I think the other problem that partially applies is that in some countries we have politicians who make fake news. They say things that are ridiculous and wrong, or they share junk news content. That makes the content go from just being between bots to be humans.

During your prolific academic career, you have published several books and articles, all of them with great relevance and practical use. If you had to recommend a piece of your own writing to a world leader of your choice, which one would it be and to whom?

I would probably want to recommend Pax Technica. This is my favourite recent book about technology and the big decisions ahead. When I think about the politicians I would want to influence, the two who come to mind are Justin Trudeau, in Canada, mostly because I am Canadian, and perhaps Macron, because I think he is a good strong centrist who is likely to be around for a while. That’s what I think and hope.

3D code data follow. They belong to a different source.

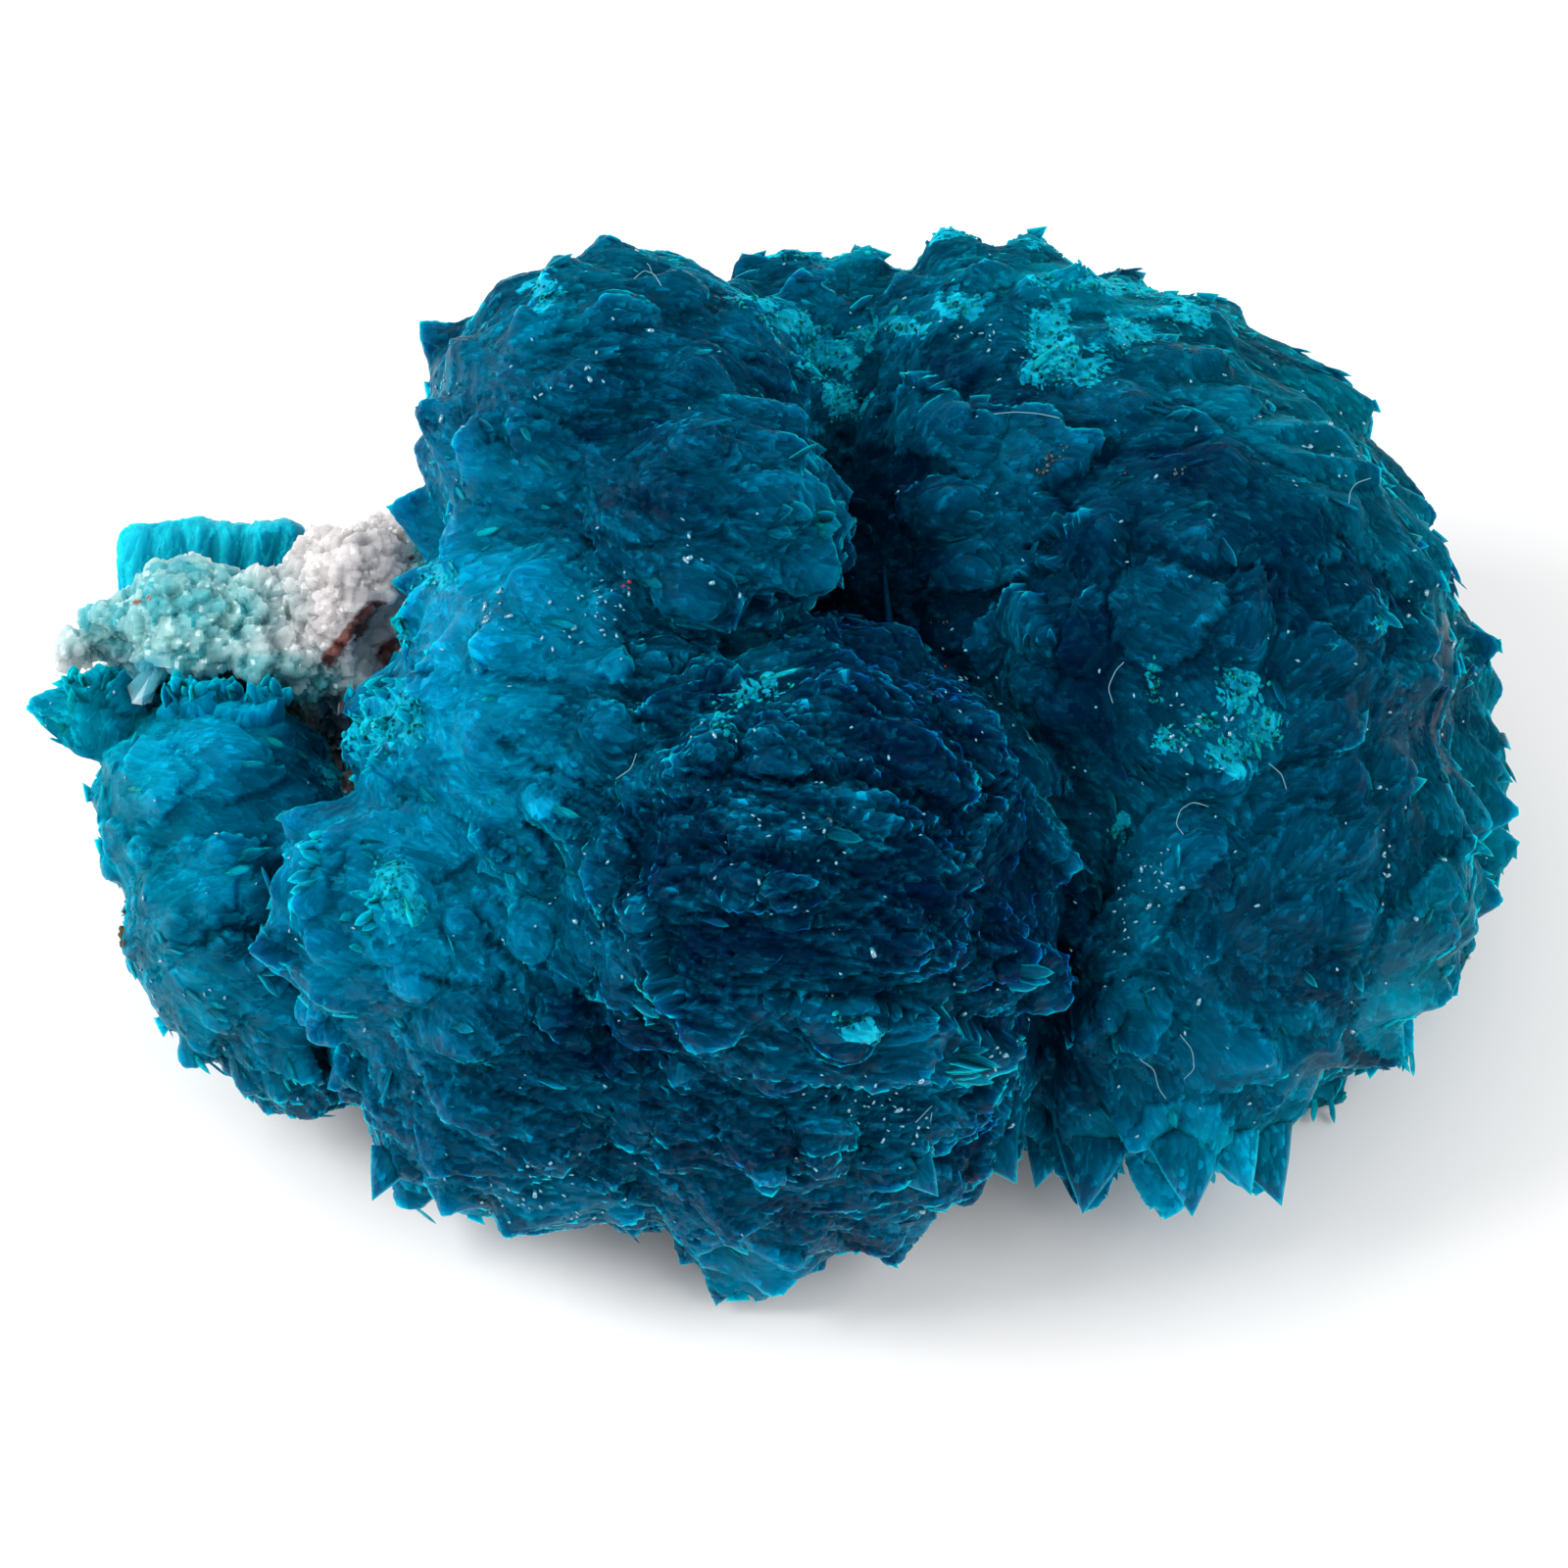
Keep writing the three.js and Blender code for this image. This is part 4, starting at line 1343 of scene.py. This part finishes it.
length, thick = width * random.uniform(1, 2, many), np.full(many, 0.1)
glints = mesh_of("glinting_faces", *plates(FACET, feet, ahead, facing, length, width, thick), {})
print("glints:", many)

# %% [markdown]
# ## Crumbs
#
# There are crumbs of stilbite in the folds, a few red grains of iron oxide at two places, and a
# little rust at the small ball's edge. Each is a grain laid on the surface with its own turn.


# %% Crumbs of stilbite and iron oxide
def crumbs(name, rows):
    """Grains: place on the face, reach across and up, how many, and size in mm."""
    at, size = [], []
    for u, v, reach_u, reach_v, count, grain_size in rows:
        for _ in range(count):
            across, higher = reach_u * random.uniform(-1, 1), reach_v * random.uniform(-1, 1)
            at.append(on_top(u + across, v + higher))
            size.append(grain_size * random.uniform(0.6, 1.3))
    at, size = np.array(at), np.array(size)
    ahead, up = random.normal(size=(len(at), 3)), random.normal(size=(len(at), 3))
    feet = surface.places[at] + 0.03 * OUT
    print(name, len(at), "grains")
    return mesh_of(name, *plates(GRAIN, feet, ahead, up, size, size * 0.8, size * 0.7), {})


stilbite_crumbs = crumbs(
    "stilbite_crumbs",
    [
        (5.4, 6.1, 0.12, 0.12, 10, 0.1),
        (5.2, 5.8, 0.12, 0.1, 10, 0.1),
        (5.7, 6.25, 0.1, 0.1, 5, 0.08),
        (7.9, 5.8, 0.2, 0.12, 6, 0.1),
        (6.8, 5.7, 0.08, 0.04, 2, 0.1),
        (3.2, 2.9, 0.2, 0.03, 4, 0.09),
        (3.0, 1.3, 0.15, 0.08, 4, 0.07),
        (1.0, -1.1, 0.06, 0.04, 2, 0.1),
        (1.1, -3.3, 0.05, 0.04, 2, 0.08),
        (1.0, -4.6, 0.05, 0.04, 2, 0.08),
        (-0.1, -7.7, 0.06, 0.05, 3, 0.07),
    ],
)
red_grains = crumbs(
    "red_grains", [(-3.0, 3.5, 0.05, 0.03, 3, 0.09), (3.3, 1.9, 0.04, 0.02, 2, 0.07)]
)
rusty_grains = crumbs(
    "rusty_grains", [(-13.6, -3.3, 0.12, 0.4, 16, 0.16), (-13.7, -2.9, 0.05, 0.1, 3, 0.1)]
)

# %% [markdown]
# ## Lint
#
# A specimen that has been handled picks up a few fibres. A curve with a bevel would be the usual
# way to draw one. Here each is a thin tube of five sides that follows the surface below it,
# stretched over the hollows as a fibre is.

# %% Lint
LINT = [
    [(-2.9, 9.7), (-2.7, 9.9), (-2.5, 9.8), (-2.35, 9.55)],
    [(-2.55, 9.85), (-2.6, 10.0), (-2.65, 10.05)],
    [(4.3, 7.0), (4.7, 7.05), (5.2, 7.0), (5.6, 6.9)],
    [(11.3, 5.1), (11.35, 5.4), (11.5, 5.6), (11.8, 5.7)],
    [(8.0, -1.4), (7.85, -1.2), (7.95, -0.9), (8.2, -0.75), (8.5, -0.85)],
    [(6.6, 1.2), (6.5, 1.5), (6.65, 1.85), (6.8, 2.0)],
    [(9.7, 0.0), (9.95, -0.2), (10.05, -0.5)],
    [(7.2, -5.9), (7.5, -6.1), (7.6, -6.5), (7.75, -6.7)],
    [(8.0, -5.4), (8.25, -5.7), (8.3, -6.1), (8.1, -6.3)],
    [(2.7, -7.1), (2.9, -6.9), (3.05, -6.75), (3.0, -7.1)],
    [(-3.2, -0.3), (-2.9, -0.1), (-2.8, 0.2)],
]
LINT_RADIUS, LINT_ABOVE = 0.009, 0.05  # mm
SIDES = 5
ROUNDED, STRETCHED = 3, 12  # rounds of evening its path, and of lifting it over hollows


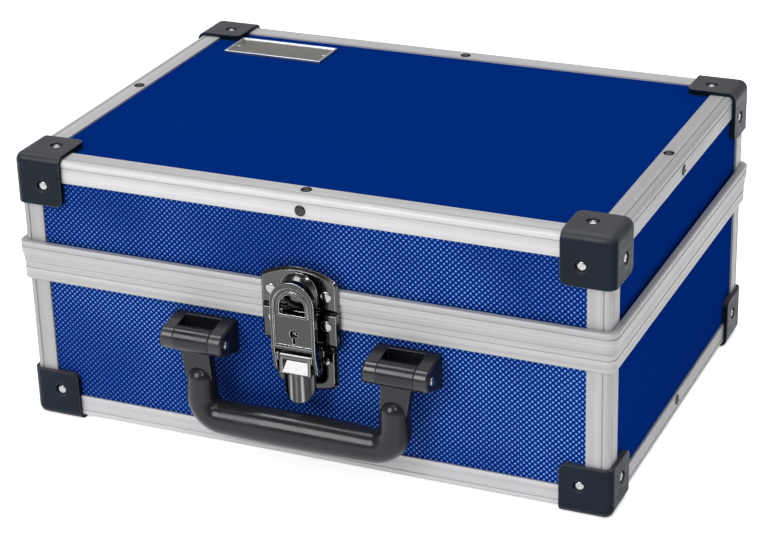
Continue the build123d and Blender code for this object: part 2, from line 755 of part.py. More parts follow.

Could you give our readers a sneak peek of what you will be addressing in the 5th International Political Communication Congress in Bilbao this June?

I am going to talk about junk news as a global problem. I believe us, researchers, even journalists, tend to think of junk news as a problem from November 2016 in the United States, or a problem from June 2016 in Brexit and the decision they made. Yet, this year along there are six elections in Latin America, the European Parliament in 2019, and in India, Indonesia, Brazil, etc. There are important elections coming that are ahead of us. I think the people in Russia who are behind some of the junk news campaigns in the West shoot to the targets. The work in the UK and the work in the US are done. Nevertheless, it is other democratic allies around the world that are now the targets. These are the countries we should be looking at next.